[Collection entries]

──────────────────────────────

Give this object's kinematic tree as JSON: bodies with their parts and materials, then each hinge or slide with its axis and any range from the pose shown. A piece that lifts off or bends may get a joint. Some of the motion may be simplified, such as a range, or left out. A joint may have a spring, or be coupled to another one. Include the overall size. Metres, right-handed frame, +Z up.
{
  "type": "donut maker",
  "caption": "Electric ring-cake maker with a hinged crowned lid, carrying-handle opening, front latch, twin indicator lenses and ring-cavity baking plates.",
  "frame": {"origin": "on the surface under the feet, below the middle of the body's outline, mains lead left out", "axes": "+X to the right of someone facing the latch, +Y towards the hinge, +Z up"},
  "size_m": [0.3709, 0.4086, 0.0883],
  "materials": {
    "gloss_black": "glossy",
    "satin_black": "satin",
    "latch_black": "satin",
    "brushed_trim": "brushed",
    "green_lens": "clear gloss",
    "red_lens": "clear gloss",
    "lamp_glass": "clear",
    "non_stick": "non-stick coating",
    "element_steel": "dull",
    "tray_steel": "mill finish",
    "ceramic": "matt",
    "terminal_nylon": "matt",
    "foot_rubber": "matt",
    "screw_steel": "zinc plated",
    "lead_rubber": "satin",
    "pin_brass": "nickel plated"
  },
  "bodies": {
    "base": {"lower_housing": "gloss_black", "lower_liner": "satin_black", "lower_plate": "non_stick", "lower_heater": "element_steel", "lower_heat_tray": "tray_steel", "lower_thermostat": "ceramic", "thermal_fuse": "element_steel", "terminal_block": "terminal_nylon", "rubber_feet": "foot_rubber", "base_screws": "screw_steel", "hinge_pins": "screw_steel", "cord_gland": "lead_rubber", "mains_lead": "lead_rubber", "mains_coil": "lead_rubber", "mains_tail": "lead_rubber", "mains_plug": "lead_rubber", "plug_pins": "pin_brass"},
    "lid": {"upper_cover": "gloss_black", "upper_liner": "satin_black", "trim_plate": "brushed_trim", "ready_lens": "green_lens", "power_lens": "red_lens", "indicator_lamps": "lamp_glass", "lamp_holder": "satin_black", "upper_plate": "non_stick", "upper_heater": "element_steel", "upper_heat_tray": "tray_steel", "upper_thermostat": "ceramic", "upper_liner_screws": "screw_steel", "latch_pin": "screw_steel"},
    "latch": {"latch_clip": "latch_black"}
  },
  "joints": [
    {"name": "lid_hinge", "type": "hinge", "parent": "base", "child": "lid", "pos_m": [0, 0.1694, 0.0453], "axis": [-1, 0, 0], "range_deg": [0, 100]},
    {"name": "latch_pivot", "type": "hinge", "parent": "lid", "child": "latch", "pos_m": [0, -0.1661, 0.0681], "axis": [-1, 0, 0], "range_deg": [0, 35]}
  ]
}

──────────────────────────────

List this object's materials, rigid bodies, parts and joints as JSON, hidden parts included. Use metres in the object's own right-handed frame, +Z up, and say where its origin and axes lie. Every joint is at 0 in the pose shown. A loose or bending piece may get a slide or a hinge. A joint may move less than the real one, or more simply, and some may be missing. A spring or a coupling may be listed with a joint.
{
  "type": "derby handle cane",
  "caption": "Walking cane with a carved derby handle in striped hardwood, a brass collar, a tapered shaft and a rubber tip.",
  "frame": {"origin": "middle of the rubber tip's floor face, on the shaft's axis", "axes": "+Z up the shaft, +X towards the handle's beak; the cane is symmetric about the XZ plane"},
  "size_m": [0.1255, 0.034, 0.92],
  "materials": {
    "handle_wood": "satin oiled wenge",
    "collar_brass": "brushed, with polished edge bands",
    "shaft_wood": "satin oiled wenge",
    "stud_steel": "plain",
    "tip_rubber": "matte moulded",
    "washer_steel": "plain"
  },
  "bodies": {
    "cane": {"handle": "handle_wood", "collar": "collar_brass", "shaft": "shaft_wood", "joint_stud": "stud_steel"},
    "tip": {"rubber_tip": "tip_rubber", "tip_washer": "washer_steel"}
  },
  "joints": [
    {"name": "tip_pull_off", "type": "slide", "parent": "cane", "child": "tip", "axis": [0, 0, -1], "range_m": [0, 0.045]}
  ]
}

──────────────────────────────

• **The exercise**
Pull out all lines containing the word "slide" from the entries above.

• **Solution**
Give this object's kinematic tree as JSON: bodies with their parts and materials, then each hinge or slide with its axis and any range from the pose shown. A piece that lifts off or bends may get a joint. Some of the motion may be simplified, such as a range, or left out. A joint may have a spring, or be coupled to another one. Include the overall size. Metres, right-handed frame, +Z up.
List this object's materials, rigid bodies, parts and joints as JSON, hidden parts included. Use metres in the object's own right-handed frame, +Z up, and say where its origin and axes lie. Every joint is at 0 in the pose shown. A loose or bending piece may get a slide or a hinge. A joint may move less than the real one, or more simply, and some may be missing. A spring or a coupling may be listed with a joint.
    {"name": "tip_pull_off", "type": "slide", "parent": "cane", "child": "tip", "axis": [0, 0, -1], "range_m": [0, 0.045]}